Here are some links to explore the topic of zkRollups:
- Original idea proposal by Vitalik Buterin
- Matter Labs' zkRollup talk at Zcon1 (video)
- Awesome Zero-Knowledge Proofs materials
- zkRollup vs. Optimistic Rollup deep dive
- Validity proofs (zkRollup) vs. fraud proofs
# Maximum throughput
zkSync node infrastructure has been benchmarked to support >8000 TPS (transactions per second). Currently, actual transaction throughput has an upper bound of 300 TPS due to the current limitations of the PLONK CRS. Yet, this number by far exceeds the average transaction load on Paypal and should be sufficient for a while. More importantly, PLONK is one of the few proof systems that allow efficient universal recursion (without such difficulties as the need for cycles of elliptic curves)! We already implemented, verified, and benchmarked it. Recursion allows us to easily implement uncapped blocks in zkSync v1.1 without reimplementing the already audited basic block circuit. Moreover, it is the key to the future implementation of privacy and smart contracts. We will provide more details later in a separate post.
# Transaction finality
Transactions in zkSync reach the finality of Ethereum once the SNARK proof of zkSync block is generated accepted by the smart contract. The proof time generation is expected to be ~10 min, i.e. after 10 minutes, the zkSync transaction is as final as any L1 Ethereum tx included in the same Ethereum block as the transaction with the proof.

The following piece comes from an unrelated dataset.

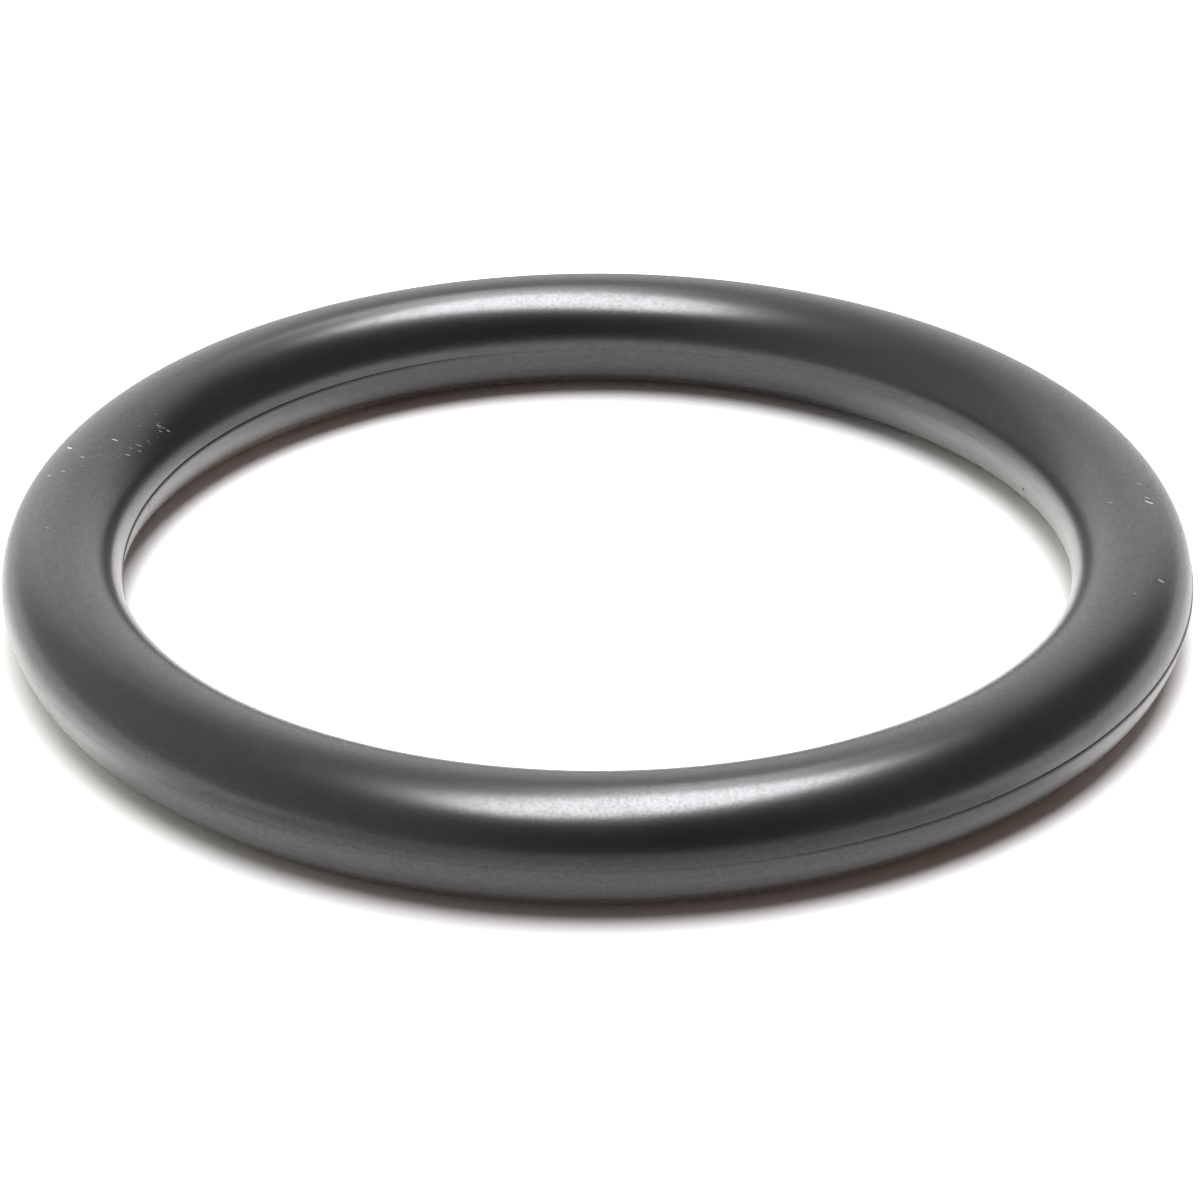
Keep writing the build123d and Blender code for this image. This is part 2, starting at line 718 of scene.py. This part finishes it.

In contrast, fraud-based scaling solutions (e.g. optimistic rollup) require at least 2 weeks of lockout period to operate more or less securely, which results in 2 weeks objective* tx finality time.
It should be added that Matter Labs and other companies in the ZKP space are constantly working on improving the prover efficiency, which will result in lower finality times (potentially down to under 1 min).
* Subjective finality time can be shorter for optimistic rollup users who validate every tx themselves, but this would defeat the purpose of optimistic rollup as a scaling solution.
# Instant confirmations
Even though time to finality is ~10 min, it should not affect the usability of the network. Transactions submitted to zkSync by users are instantly confirmed, instantly displayed to the receiving party in the UI and API (although they are marked as unconfirmed), and the transferred assets can immediately be used to make further transfers (which might even end up in the same zkSync block).
At the moment, instant confirmations are pure promise on the side of zkSync operators to include the transaction in the next block. Users who do not trust the operator should await full finality before considering the assets as received.
In the future, a security bond will be added to zkSync that will provide instant economic finality guarantees. It will work as follows.
Validators elected to participate in zkSync block production will have to post a significant security bond to the zkSync smart contract on the mainnet. A consensus run by the validators provides a subsecond confirmation to the user that their transaction will be included in the next zkSync block, signed by a supermajority of ⅔ of the consensus participants (weighted by stake).
If a new zkSync block is produced and submitted to the mainchain, it cannot be reverted. However, if it doesn’t contain the promised transaction, the security bond of the intersection of the signers of the original receipt and the signers of the new blocks will be slashed. This intersection is guaranteed to have more than ⅓ of the stake. This guarantees that at least ⅓ of the security bond can be slashed and that only malicious users will be punished.
A portion of the slashed funds will be used to compensate the tx recipient. The rest will be burned.
# Congested mainnet
Periodically, extraordinary events lead to very high levels of congestion on the Ethereum network (notable examples are Cryptokitties crisis or the Shanghai DOS attack). During such peak load times, gas prices skyrocket and it might become prohibitively expensive to move crypto assets, rendering some services inoperative or preventing arbitrage opportunities.
Moreover, some systems can generally fail in extreme circumstances, leading to cascading failures (the recent DeFi Black Thursday is an excellent example). This is especially worrisome for fraud-proof-based scaling solutions (payment channels, optimistic rollups), because there is a risk that their automated security bots won't be able to get their fraud-proof transactions mined in case of an attack during high-congestion, thus jeopardizing the security of all assets under the control of such systems. What makes the problem for these systems worse, you can never know until the situation occurs (just like it happened for Maker's liquidation bot).
In contrast, zkSync is positioned exceptionally well to thrive in a high-congestion environment.
First and foremost, a congested network (just like as a targeted DOS attack) can never create any threat to assets in zkSync. Any movement of funds within or out of zkSync requires a zero-knowledge proof of validity, and it's simply unaffected by censorship L1 in any way.
Second, the normal operation of zkSync is also unlikely to be disrupted, even for smaller amounts. The operator's node is configured to automatically increase the gas price to over-the-average level to get zkSync blocks mined with high priority. Since the on-chain costs per transaction are ~1/100th of the cost of corresponding plain transaction on the L1, zkSync users will be least affected.